Beam, Bodies, and Rave Cartoon Physics
Even the project’s visual world seems to understand this. 2XT’s mascot, Beam, gives the whole thing a cartoon physicality: elastic, dancing, transforming, a little absurd and a little heroic. That matters because the music is not trying to be tasteful. It is too animated for that. It has knees and elbows. It has gym class energy and after-hours glitter. It feels like a creature made of rave flyers, muscle memory, fluorescent drink, bad sleep and one very committed synthesizer.
There is something quietly punk about that, even when the surface language is electronic. Not punk as three chords and a leather jacket left too long in a mythology cupboard. Punk as refusal of polite emotional behaviour. Punk as the decision not to make changed hearing, changed appetite, changed fear or changed identity into something smaller and more acceptable. 2XT do not ask to be understood from a seated position. They want colour, pressure, movement, impact.

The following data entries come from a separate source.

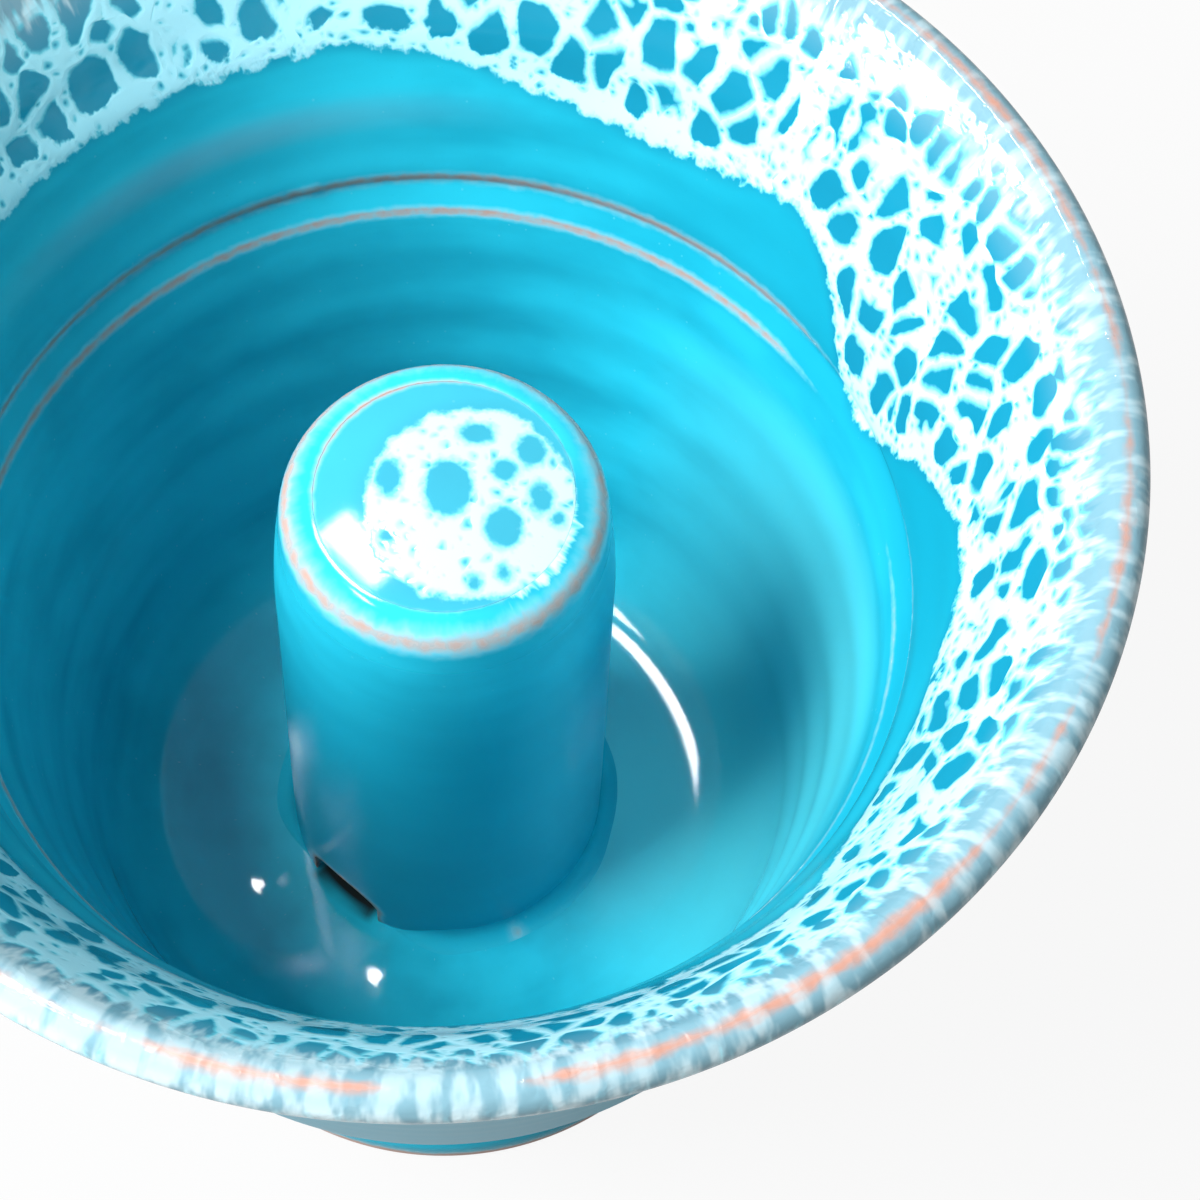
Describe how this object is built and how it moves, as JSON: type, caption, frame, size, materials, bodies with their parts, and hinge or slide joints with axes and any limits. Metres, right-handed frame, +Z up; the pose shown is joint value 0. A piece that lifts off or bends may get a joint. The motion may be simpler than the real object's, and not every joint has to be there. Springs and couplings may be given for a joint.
{
  "type": "pythagorean cup",
  "caption": "Glazed terracotta trick cup with flared lip, hollow foot and a central column that hides a siphon; filled past the groove in its wall, it drains through its foot.",
  "frame": {"origin": "centre of the foot's ring, in the plane of the table", "axes": "+Z up along the axis of the cup and its column; -Y from the axis towards the inlet port at the base of the column"},
  "size_m": [0.095, 0.095, 0.085],
  "materials": {
    "turquoise_glaze": "glossy turquoise glaze that breaks to terracotta on edges",
    "white_lace_glaze": "glossy white glaze opening into a lace of turquoise cells",
    "bare_terracotta": "bare fired terracotta, matt"
  },
  "bodies": {
    "root": {"bowl": "turquoise_glaze", "foot": "turquoise_glaze", "siphon_column": "turquoise_glaze", "column_cap": "white_lace_glaze", "column_coil": "turquoise_glaze", "foot_coil": "turquoise_glaze", "standpipe": "bare_terracotta", "standpipe_coil": "bare_terracotta"}
  },
  "joints": []
}
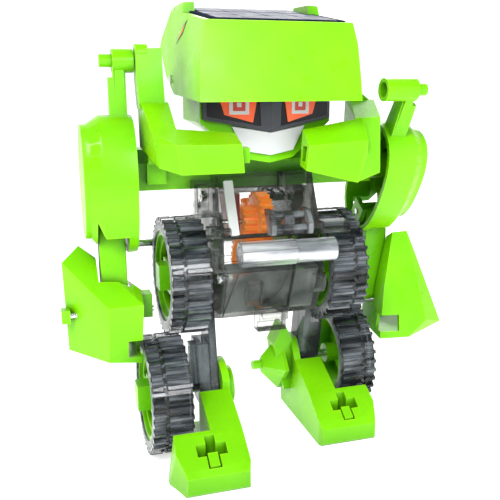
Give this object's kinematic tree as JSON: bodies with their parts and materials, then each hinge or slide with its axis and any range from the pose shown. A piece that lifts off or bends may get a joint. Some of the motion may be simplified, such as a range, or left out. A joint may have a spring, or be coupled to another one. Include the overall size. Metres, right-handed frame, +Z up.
{
  "type": "solar robot kit",
  "caption": "Small walking robot kit with geared wheel legs, see-through gearbox, swinging scoop arms and a lifting visor that carries a solar panel.",
  "frame": {"origin": "middle of the robot's footprint box on the ground plane", "axes": "+X towards the robot's left, -Y the way it faces, +Z up"},
  "size_m": [0.1434, 0.0718, 0.149],
  "materials": {
    "green_plastic": "glossy moulded lime green plastic",
    "smoke_plastic": "smoky see-through plastic",
    "tread_plastic": "smoky see-through toothed tread",
    "clear_plastic": "clear grey plastic",
    "orange_plastic": "orange gear plastic",
    "red_plastic": "dark red plastic",
    "white_plastic": "white plastic",
    "black_plastic": "near black plastic",
    "steel": "plated steel",
    "panel": "solar cells under clear resin"
  },
  "bodies": {
    "chassis": {"gearbox_shell_right": "smoke_plastic", "gearbox_shell_left": "smoke_plastic", "front_tube": "clear_plastic", "front_clip": "clear_plastic", "front_latch": "smoke_plastic", "lower_hook": "smoke_plastic", "white_link": "white_plastic", "case_screws": "steel", "rear_shaft": "steel", "gear_shaft": "steel", "motor_case": "steel", "motor_bracket": "red_plastic", "motor_leads": "black_plastic", "shoulder_beam": "green_plastic", "shoulder_pin_right": "steel", "shoulder_pin_left": "steel", "jaw_claw_right": "green_plastic", "jaw_claw_left": "green_plastic"},
    "axle": {"drive_axle": "steel", "drive_gear": "orange_plastic", "clutch_disc": "green_plastic"},
    "counter": {"counter_gear": "orange_plastic"},
    "rotor": {"motor_shaft": "steel", "motor_pinion": "orange_plastic"},
    "head": {"head_block": "green_plastic", "neck_post": "green_plastic", "eye_mask": "black_plastic", "eye_left": "orange_plastic", "eye_right": "orange_plastic", "mouth_plate": "white_plastic", "visor_pin": "steel"},
    "visor_cap": {"visor": "green_plastic", "solar_panel": "panel", "panel_backing": "white_plastic"},
    "upper_arm_right": {"arm_pod_right": "green_plastic"},
    "lower_arm_right": {"forearm_right": "green_plastic", "elbow_pin_right": "steel"},
    "scoop_right": {"hand_right": "green_plastic", "wrist_pin_right": "steel"},
    "leg_right": {"leg_strut_right": "smoke_plastic", "ankle_axle_right": "steel"},
    "upper_wheel_right": {"upper_tread_right": "tread_plastic", "upper_hub_right": "green_plastic"},
    "lower_wheel_right": {"lower_tread_right": "tread_plastic", "lower_hub_right": "green_plastic"},
    "sole_right": {"foot_right": "green_plastic"},
    "upper_arm_left": {"arm_pod_left": "green_plastic"},
    "lower_arm_left": {"forearm_left": "green_plastic", "elbow_pin_left": "steel"},
    "scoop_left": {"hand_left": "green_plastic", "wrist_pin_left": "steel"},
    "leg_left": {"leg_strut_left": "smoke_plastic", "ankle_axle_left": "steel"},
    "upper_wheel_left": {"upper_tread_left": "tread_plastic", "upper_hub_left": "green_plastic"},
    "lower_wheel_left": {"lower_tread_left": "tread_plastic", "lower_hub_left": "green_plastic"},
    "sole_left": {"foot_left": "green_plastic"}
  },
  "joints": [
    {"name": "axle_spin", "type": "hinge", "parent": "chassis", "child": "axle", "pos_m": [-0.0037, 0.0072, 0.0589], "axis": [1, 0, 0], "continuous": true},
    {"name": "counter_spin", "type": "hinge", "parent": "chassis", "child": "counter", "pos_m": [-0.0077, 0.0057, 0.07644], "axis": [1, 0, 0], "continuous": true},
    {"name": "motor_spin", "type": "hinge", "parent": "chassis", "child": "rotor", "pos_m": [-0.0037, 0.01925, 0.07762], "axis": [1, 0, 0], "continuous": true},
    {"name": "head_turn", "type": "hinge", "parent": "chassis", "child": "head", "pos_m": [-0.0037, 0.0124, 0.1016], "axis": [0, 0, 1], "range_deg": [-15, 15]},
    {"name": "visor_lift", "type": "hinge", "parent": "head", "child": "visor_cap", "pos_m": [-0.0037, 0.0192, 0.124], "axis": [-1, 0, 0], "range_deg": [0, 50]},
    {"name": "shoulder_right", "type": "hinge", "parent": "chassis", "child": "upper_arm_right", "pos_m": [-0.0537, 0.0118, 0.0935], "axis": [1, 0, 0], "range_deg": [-20, 30]},
    {"name": "elbow_right", "type": "hinge", "parent": "upper_arm_right", "child": "lower_arm_right", "pos_m": [-0.0537, 0.0072, 0.0746], "axis": [1, 0, 0], "range_deg": [-35, 3]},
    {"name": "wrist_right", "type": "hinge", "parent": "lower_arm_right", "child": "scoop_right", "pos_m": [-0.0537, 0.0047, 0.0486], "axis": [1, 0, 0], "range_deg": [-10, 25]},
    {"name": "hip_right", "type": "hinge", "parent": "chassis", "child": "leg_right", "pos_m": [-0.0227, 0.0072, 0.0589], "axis": [1, 0, 0], "range_deg": [-20, 20]},
    {"name": "upper_wheel_spin_right", "type": "hinge", "parent": "leg_right", "child": "upper_wheel_right", "pos_m": [-0.0307, 0.0072, 0.0589], "axis": [1, 0, 0], "continuous": true},
    {"name": "lower_wheel_spin_right", "type": "hinge", "parent": "leg_right", "child": "lower_wheel_right", "pos_m": [-0.0397, -0.0013, 0.0202], "axis": [1, 0, 0], "continuous": true},
    {"name": "ankle_right", "type": "hinge", "parent": "leg_right", "child": "sole_right", "pos_m": [-0.0197, -0.0013, 0.0202], "axis": [1, 0, 0], "range_deg": [-15, 15]},
    {"name": "shoulder_left", "type": "hinge", "parent": "chassis", "child": "upper_arm_left", "pos_m": [0.0463, 0.0118, 0.0935], "axis": [1, 0, 0], "range_deg": [-55, 8]},
    {"name": "elbow_left", "type": "hinge", "parent": "upper_arm_left", "child": "lower_arm_left", "pos_m": [0.0463, 0.0184, 0.0752], "axis": [1, 0, 0], "range_deg": [-3, 33]},
    {"name": "wrist_left", "type": "hinge", "parent": "lower_arm_left", "child": "scoop_left", "pos_m": [0.0463, 0.0177, 0.0434], "axis": [1, 0, 0], "range_deg": [0, 20]},
    {"name": "hip_left", "type": "hinge", "parent": "chassis", "child": "leg_left", "pos_m": [0.0153, 0.0072, 0.0589], "axis": [1, 0, 0], "range_deg": [-20, 20]},
    {"name": "upper_wheel_spin_left", "type": "hinge", "parent": "leg_left", "child": "upper_wheel_left", "pos_m": [0.0233, 0.0072, 0.0589], "axis": [1, 0, 0], "continuous": true},
    {"name": "lower_wheel_spin_left", "type": "hinge", "parent": "leg_left", "child": "lower_wheel_left", "pos_m": [0.0323, 0.0157, 0.0202], "axis": [1, 0, 0], "continuous": true},
    {"name": "ankle_left", "type": "hinge", "parent": "leg_left", "child": "sole_left", "pos_m": [0.0123, 0.0157, 0.0202], "axis": [1, 0, 0], "range_deg": [-15, 15]}
  ],
  "couplings": [
    {"joint": "counter_spin", "follows": "axle_spin", "ratio": -2.6667},
    {"joint": "motor_spin", "follows": "axle_spin", "ratio": 6.4},
    {"joint": "upper_wheel_spin_right", "follows": "axle_spin", "ratio": 1},
    {"joint": "lower_wheel_spin_right", "follows": "axle_spin", "ratio": -1},
    {"joint": "upper_wheel_spin_left", "follows": "axle_spin", "ratio": 1},
    {"joint": "lower_wheel_spin_left", "follows": "axle_spin", "ratio": -1}
  ]
}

Catharsis With the Cables Still Showing
The best thing about SPECIAL FEELINGS is that it does not confuse sincerity with softness. It can be bright without being harmless. It can be funny without being empty. It can bang without pretending the body doing the dancing is uncomplicated. That is a rare trick. Plenty of electronic pop offers catharsis, but 2XT offer something stranger: catharsis with the cables still showing.
The songs know that modern feeling is mediated. By devices. By platforms. By headphones. By implants. By club systems. By memory. By whatever private weather is already happening inside the skull before the first kick drum lands. Instead of pretending there is some pure emotional source untouched by machines, 2XT lean into the interference. They make the interference part of the thrill.
And maybe that is why the album’s title works so well. SPECIAL FEELINGS sounds at first like a joke, or a child’s phrase, or a deliberately blunt label slapped onto something too complicated to name. But the more time you spend with 2XT, the more it starts to feel exact. These are not clean feelings. They are special because they are hybrid. Half body, half machine. Half confession, half command. Half panic, half party.
This is not therapy disguised as dance music.
This is not a wellness journey with better drums.
This is the sound of altered perception finding the biggest speakers it can and refusing to become smaller.
2XT turn feeling into voltage.
Then, sensibly, they make it bang.
Where It Lands on Yeah Bagel
On Yeah Bagel’s Open Format Transmission 2026.06, 2XT appear twice: “UP” at 00:16:45 and “ANGEL” at 01:43:30.

That placement feels right. “UP” arrives early as a lift, a jolt, a sudden opening in the floor. “ANGEL” returns much later like a flare from the same electrical weather system. Together, they do not just represent the album. They mark the transmission with 2XT’s central trick: special feelings made physical, synthetic, bright and impossible to ignore.